In deze zaak, die voor het Gerechtshof 's-Hertogenbosch diende, betreft het een hoger beroep in een erfrechtelijke kwestie. De appellant, vertegenwoordigd door mr. S.R. Baetens, heeft het hof verzocht om arrest na een tussenarrest van 4 april 2017. De geïntimeerden, [geïntimeerde 1] en [geïntimeerde 2], vertegenwoordigd door mr. A.B. Noordhof, hebben in hun akte van 2 mei 2017 verschillende stukken overgelegd, waaronder aangiften en aanslagen inkomstenbelasting over de jaren 2013 en 2014, alsook rekeningafschriften van een bankrekening die relevant zijn voor de zaak.

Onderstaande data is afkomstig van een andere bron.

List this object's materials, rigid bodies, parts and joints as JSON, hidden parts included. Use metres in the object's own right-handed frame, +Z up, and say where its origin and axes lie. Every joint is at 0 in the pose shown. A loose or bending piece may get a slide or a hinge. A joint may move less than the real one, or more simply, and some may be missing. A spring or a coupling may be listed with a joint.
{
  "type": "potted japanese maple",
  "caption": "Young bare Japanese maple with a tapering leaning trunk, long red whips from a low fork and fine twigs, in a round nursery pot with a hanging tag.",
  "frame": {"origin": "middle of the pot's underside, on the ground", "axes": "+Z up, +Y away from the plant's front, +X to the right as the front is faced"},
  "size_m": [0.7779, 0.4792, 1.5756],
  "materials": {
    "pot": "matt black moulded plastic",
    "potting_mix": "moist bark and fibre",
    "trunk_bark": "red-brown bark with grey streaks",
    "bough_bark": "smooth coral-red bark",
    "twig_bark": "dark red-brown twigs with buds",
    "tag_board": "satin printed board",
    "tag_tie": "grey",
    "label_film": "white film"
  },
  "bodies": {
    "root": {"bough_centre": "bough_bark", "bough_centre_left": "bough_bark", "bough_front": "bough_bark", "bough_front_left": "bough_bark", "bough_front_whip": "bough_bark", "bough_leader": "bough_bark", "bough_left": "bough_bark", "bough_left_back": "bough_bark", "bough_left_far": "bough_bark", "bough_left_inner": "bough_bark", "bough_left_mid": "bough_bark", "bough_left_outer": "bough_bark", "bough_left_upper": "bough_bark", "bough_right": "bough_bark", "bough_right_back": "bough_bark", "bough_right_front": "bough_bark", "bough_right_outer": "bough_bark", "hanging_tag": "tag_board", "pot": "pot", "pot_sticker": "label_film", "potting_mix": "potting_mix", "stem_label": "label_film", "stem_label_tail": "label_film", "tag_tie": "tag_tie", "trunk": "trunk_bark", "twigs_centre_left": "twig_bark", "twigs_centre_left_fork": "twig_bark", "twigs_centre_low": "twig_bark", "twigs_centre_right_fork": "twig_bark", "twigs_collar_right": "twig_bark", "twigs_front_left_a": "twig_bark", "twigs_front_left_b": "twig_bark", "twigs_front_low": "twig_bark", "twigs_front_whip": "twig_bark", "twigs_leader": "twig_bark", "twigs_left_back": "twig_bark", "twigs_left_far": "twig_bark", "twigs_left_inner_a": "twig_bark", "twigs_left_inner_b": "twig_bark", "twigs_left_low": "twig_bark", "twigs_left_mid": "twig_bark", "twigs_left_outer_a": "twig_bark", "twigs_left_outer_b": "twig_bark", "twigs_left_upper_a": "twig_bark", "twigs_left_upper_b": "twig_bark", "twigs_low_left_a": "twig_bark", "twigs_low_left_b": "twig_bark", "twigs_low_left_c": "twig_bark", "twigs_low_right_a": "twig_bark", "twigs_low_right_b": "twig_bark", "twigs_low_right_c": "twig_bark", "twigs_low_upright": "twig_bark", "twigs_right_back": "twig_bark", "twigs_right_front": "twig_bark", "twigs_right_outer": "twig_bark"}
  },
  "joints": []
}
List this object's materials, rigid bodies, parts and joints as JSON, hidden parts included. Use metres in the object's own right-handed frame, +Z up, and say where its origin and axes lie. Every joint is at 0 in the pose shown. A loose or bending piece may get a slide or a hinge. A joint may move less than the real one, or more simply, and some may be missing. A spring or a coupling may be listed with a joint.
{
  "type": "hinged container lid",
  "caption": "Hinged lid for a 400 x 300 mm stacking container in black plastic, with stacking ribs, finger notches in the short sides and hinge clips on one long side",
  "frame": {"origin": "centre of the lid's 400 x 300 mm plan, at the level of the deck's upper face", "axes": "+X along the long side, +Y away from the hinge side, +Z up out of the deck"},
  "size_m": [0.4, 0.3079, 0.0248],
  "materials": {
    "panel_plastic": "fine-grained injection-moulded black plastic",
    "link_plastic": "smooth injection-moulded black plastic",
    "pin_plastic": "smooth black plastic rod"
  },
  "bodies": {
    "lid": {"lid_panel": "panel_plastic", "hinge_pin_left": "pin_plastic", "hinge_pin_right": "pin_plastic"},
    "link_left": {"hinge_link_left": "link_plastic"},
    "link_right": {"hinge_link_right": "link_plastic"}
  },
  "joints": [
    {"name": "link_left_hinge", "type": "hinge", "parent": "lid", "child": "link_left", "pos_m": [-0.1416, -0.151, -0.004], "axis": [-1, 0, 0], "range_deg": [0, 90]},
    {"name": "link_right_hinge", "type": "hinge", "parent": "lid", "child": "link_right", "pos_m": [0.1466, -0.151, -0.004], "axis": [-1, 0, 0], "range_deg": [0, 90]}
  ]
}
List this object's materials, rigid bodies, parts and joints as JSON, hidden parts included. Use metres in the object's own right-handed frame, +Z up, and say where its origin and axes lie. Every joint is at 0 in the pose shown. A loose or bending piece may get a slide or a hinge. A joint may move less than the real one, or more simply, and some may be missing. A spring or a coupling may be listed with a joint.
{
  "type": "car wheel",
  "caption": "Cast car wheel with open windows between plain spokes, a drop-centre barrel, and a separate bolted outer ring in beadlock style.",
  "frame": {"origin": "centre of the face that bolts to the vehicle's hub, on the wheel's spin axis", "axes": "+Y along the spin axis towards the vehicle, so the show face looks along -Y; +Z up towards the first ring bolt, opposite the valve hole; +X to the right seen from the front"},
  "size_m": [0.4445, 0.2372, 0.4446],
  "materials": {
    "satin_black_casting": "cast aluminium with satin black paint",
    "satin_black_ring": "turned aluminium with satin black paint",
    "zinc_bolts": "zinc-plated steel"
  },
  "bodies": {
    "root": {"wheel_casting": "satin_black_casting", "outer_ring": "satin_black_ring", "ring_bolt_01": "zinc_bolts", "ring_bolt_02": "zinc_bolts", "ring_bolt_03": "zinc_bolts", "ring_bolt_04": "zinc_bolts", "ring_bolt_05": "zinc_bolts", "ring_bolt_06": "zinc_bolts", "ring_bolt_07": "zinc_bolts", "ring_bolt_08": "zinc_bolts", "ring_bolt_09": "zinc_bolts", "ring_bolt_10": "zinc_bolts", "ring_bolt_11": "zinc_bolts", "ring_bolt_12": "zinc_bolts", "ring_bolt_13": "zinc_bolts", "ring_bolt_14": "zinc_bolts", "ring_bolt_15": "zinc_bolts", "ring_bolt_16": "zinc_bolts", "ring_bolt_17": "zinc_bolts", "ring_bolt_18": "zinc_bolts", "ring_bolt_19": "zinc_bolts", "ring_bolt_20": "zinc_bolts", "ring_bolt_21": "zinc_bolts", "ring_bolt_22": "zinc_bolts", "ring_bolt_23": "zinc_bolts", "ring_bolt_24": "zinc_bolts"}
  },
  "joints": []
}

Het hof heeft in het tussenarrest van 4 april 2017 de geïntimeerden in de gelegenheid gesteld om aanvullende bewijsstukken te overleggen. De appellant heeft in zijn antwoordakte van 30 mei 2017 bezwaar gemaakt tegen het ontbreken van bepaalde stukken en heeft opgemerkt dat de rekeningafschriften niet volledig zijn. Het hof heeft vastgesteld dat de geïntimeerden niet voldoende hebben voldaan aan de verzoeken uit het tussenarrest en hen opnieuw de kans gegeven om de ontbrekende stukken over te leggen.
De uitspraak van het hof op 25 juli 2017 houdt in dat de zaak naar de rol van 22 augustus 2017 wordt verwezen voor akte aan de zijde van de geïntimeerden, waarbij zij de ontbrekende stukken moeten overleggen. Het hof heeft verder iedere beslissing aangehouden tot dat moment.